Avant de trouver dans Rome l’ennemi qui la devait détruire, Carthage fut deux fois mise en sérieux péril par les chefs démagogiques de la Sicile. Le trait particulier de cette lutte acharnée qui ne dura pas moins de cent ans, c’est la facilité avec laquelle les deux partis contraires recrutaient des auxiliaires sur le sol même qu’ils venaient envahir. Les Libyens d’un côté, les Sicules de l’autre, jouèrent un rôle important dans ces agressions. Même après ses plus sanglantes défaites, Carthage n’en gardait pas moins des alliés et des places d’armes en Sicile. La pointe occidentale de l’île, de Palerme à Marsala, lui appartenait.
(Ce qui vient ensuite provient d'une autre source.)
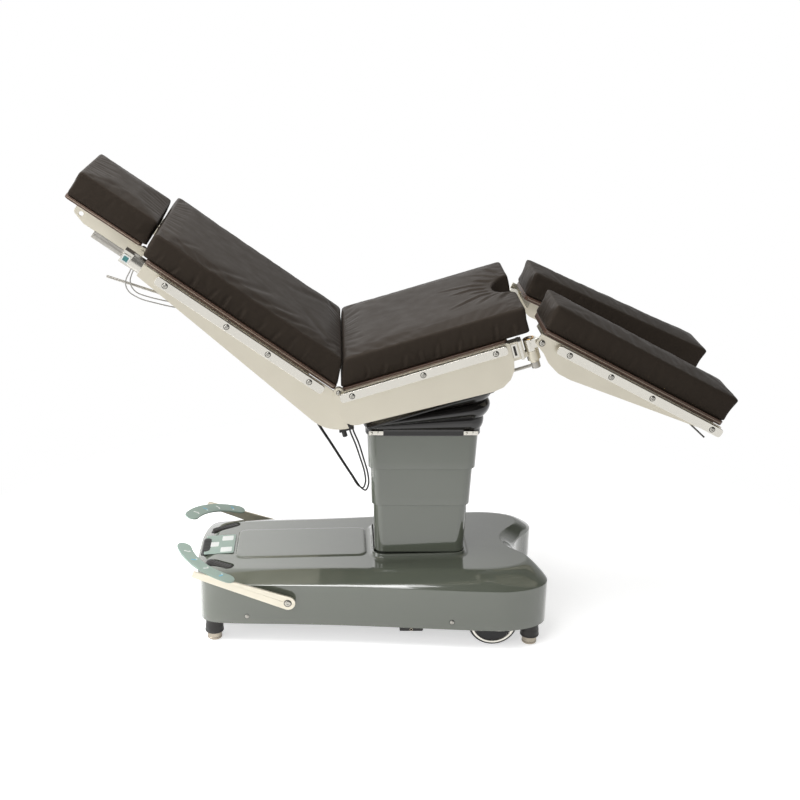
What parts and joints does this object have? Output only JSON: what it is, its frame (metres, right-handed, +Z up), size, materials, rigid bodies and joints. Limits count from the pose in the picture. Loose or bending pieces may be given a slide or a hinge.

Ce fut à la déposséder de ce territoire que Denys mit, dès le début, tous ses soins. Il ne prit cependant l’offensive que lorsqu’il crut avoir rendu par des fortifications nouvelles Syracuse imprenable. L’île d’Ortygie constituait la partie la plus forte de la ville; Denys l’entoura de murailles, et dans l’intérieur de cette première enceinte fit élever à grands frais une citadelle. On se souvient que, dans la guerre attique, Syracuse faillit être investie, d’un bras de mer à l’autre, par un mur de circonvallation[1]. Pour prévenir le retour d’une pareille tentative, Denys jugea nécessaire de fortifier les Épipoles. Soixante mille ouvriers de condition libre, six mille couples de bœufs achevèrent en vingt jours un travail qui n’avait pas moins de cinq kilomètres et demi de développement. Syracuse, nous l’avons déjà dit, possédait deux ports. La nouvelle enceinte enveloppa le petit port situé au nord-est d’Ortygie. Cette darse pouvait contenir soixante trières; Denys en rétrécit l’entrée et n’y laissa passage que pour un vaisseau. Sur les bords de ce premier bassin il établit ses chantiers. Les versans de l’Etna étaient alors couverts de forêts de plus et de sapins; le tyran jeta sur ces pentes boisées une véritable armée de bûcherons. Les arbres abattus étaient sur-le-champ transportés à la mer. Des barques les prenaient sur le rivage et les amenaient à Syracuse. Ces mêmes barques allaient chercher des bois de construction jusqu’en Italie. Plus de deux cents navires furent mis d’un seul coup sur les chantiers; cent dix autres subissaient en même

  1. Voyez dans la Revue du 15 mars 1879 l’Expédition de Sicile.